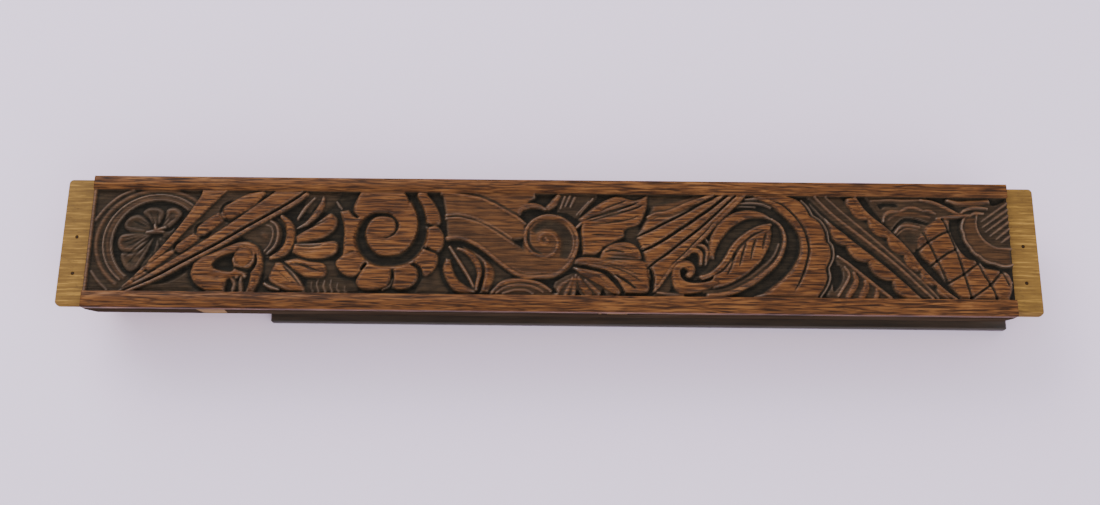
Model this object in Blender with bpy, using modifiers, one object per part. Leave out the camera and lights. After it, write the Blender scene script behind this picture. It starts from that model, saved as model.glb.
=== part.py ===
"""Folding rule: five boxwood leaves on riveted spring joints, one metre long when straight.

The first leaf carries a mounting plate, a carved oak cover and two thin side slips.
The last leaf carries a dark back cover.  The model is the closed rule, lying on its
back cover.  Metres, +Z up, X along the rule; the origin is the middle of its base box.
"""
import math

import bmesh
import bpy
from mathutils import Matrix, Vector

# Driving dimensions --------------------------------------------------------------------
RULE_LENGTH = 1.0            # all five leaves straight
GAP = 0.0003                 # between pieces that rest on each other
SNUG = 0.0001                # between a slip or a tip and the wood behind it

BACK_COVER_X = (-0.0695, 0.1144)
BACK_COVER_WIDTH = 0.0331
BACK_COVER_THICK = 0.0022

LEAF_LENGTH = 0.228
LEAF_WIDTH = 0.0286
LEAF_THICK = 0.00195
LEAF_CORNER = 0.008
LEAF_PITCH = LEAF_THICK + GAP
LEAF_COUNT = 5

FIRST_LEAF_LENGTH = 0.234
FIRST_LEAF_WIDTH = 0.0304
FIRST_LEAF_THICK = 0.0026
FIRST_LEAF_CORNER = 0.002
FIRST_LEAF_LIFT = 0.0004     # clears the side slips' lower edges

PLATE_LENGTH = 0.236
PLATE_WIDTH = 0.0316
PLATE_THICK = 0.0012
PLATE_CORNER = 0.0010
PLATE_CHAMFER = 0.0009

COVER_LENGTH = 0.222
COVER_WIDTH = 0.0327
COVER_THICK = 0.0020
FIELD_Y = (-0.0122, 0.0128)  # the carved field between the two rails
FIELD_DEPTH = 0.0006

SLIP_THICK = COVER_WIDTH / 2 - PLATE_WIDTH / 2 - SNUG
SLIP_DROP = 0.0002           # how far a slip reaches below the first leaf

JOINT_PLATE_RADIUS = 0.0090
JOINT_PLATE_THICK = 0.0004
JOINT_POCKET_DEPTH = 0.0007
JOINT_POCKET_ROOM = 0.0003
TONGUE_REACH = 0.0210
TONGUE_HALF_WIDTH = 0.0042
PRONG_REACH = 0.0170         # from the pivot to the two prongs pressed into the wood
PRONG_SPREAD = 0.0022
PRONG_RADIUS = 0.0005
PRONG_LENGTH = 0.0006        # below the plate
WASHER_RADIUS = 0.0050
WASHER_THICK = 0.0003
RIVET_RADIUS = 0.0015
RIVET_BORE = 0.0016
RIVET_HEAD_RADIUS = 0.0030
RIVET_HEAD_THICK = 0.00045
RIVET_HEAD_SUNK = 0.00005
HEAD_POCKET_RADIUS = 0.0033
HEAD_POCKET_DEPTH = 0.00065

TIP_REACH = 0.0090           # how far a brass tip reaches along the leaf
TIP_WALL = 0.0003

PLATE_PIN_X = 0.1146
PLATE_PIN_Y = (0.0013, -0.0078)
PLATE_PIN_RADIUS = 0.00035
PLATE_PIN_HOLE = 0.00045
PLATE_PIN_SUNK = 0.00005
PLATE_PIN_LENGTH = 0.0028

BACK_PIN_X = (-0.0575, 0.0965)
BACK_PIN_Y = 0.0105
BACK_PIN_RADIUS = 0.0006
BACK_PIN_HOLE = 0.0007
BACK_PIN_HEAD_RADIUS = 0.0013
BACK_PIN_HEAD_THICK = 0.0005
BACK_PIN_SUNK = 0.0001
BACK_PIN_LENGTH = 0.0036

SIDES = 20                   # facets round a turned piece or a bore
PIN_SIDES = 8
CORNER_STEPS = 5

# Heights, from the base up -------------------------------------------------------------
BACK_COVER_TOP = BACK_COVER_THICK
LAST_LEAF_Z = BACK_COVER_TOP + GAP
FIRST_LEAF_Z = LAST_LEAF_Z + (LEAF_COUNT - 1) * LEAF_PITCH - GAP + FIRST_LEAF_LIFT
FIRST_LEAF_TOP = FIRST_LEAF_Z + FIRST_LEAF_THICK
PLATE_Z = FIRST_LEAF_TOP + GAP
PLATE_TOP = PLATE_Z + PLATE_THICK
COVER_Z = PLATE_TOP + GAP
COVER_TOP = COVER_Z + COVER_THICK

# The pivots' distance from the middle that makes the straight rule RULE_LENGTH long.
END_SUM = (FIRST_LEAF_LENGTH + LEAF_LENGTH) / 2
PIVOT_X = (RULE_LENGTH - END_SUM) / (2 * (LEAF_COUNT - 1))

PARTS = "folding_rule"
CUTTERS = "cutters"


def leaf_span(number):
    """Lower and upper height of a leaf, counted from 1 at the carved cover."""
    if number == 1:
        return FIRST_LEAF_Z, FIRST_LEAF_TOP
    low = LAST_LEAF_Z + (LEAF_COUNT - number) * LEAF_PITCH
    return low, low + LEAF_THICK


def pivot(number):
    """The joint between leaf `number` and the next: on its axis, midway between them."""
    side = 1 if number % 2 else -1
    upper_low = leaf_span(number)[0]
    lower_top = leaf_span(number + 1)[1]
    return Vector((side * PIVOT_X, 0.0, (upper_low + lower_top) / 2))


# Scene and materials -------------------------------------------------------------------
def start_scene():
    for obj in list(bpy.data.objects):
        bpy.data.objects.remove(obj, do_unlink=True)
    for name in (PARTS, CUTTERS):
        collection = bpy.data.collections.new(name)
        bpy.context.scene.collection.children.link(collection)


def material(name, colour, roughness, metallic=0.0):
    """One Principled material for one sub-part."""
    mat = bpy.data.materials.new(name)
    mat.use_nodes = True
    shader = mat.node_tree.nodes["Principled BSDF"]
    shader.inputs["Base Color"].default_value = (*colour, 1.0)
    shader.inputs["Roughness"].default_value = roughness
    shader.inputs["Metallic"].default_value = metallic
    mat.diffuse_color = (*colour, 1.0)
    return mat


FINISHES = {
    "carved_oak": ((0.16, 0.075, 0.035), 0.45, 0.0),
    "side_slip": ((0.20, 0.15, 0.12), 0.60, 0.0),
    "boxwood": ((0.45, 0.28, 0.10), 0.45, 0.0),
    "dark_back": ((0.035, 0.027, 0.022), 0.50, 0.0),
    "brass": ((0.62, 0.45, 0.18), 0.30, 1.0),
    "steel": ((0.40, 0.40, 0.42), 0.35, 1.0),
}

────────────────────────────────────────

» REQUEST: Print only the lines that run from the start of the listing to the line bearing "SLIP_DROP = 0.0002"; please keep the first line and that last one, exactly as they appear.

» WRITTEN ANSWER:
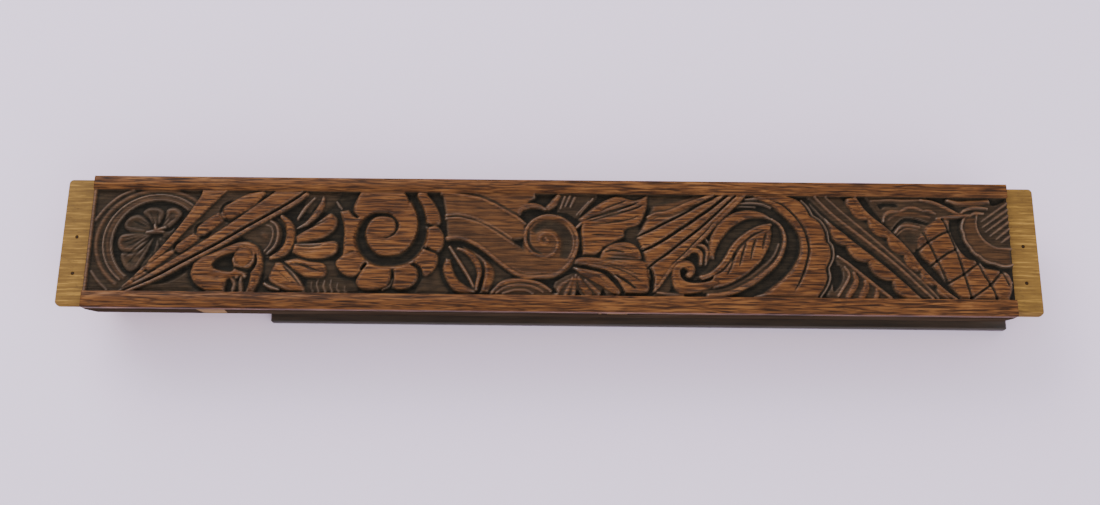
Model this object in Blender with bpy, using modifiers, one object per part. Leave out the camera and lights. After it, write the Blender scene script behind this picture. It starts from that model, saved as model.glb.
=== part.py ===
"""Folding rule: five boxwood leaves on riveted spring joints, one metre long when straight.

The first leaf carries a mounting plate, a carved oak cover and two thin side slips.
The last leaf carries a dark back cover.  The model is the closed rule, lying on its
back cover.  Metres, +Z up, X along the rule; the origin is the middle of its base box.
"""
import math

import bmesh
import bpy
from mathutils import Matrix, Vector

# Driving dimensions --------------------------------------------------------------------
RULE_LENGTH = 1.0            # all five leaves straight
GAP = 0.0003                 # between pieces that rest on each other
SNUG = 0.0001                # between a slip or a tip and the wood behind it

BACK_COVER_X = (-0.0695, 0.1144)
BACK_COVER_WIDTH = 0.0331
BACK_COVER_THICK = 0.0022

LEAF_LENGTH = 0.228
LEAF_WIDTH = 0.0286
LEAF_THICK = 0.00195
LEAF_CORNER = 0.008
LEAF_PITCH = LEAF_THICK + GAP
LEAF_COUNT = 5

FIRST_LEAF_LENGTH = 0.234
FIRST_LEAF_WIDTH = 0.0304
FIRST_LEAF_THICK = 0.0026
FIRST_LEAF_CORNER = 0.002
FIRST_LEAF_LIFT = 0.0004     # clears the side slips' lower edges

PLATE_LENGTH = 0.236
PLATE_WIDTH = 0.0316
PLATE_THICK = 0.0012
PLATE_CORNER = 0.0010
PLATE_CHAMFER = 0.0009

COVER_LENGTH = 0.222
COVER_WIDTH = 0.0327
COVER_THICK = 0.0020
FIELD_Y = (-0.0122, 0.0128)  # the carved field between the two rails
FIELD_DEPTH = 0.0006

SLIP_THICK = COVER_WIDTH / 2 - PLATE_WIDTH / 2 - SNUG
SLIP_DROP = 0.0002           # how far a slip reaches below the first leaf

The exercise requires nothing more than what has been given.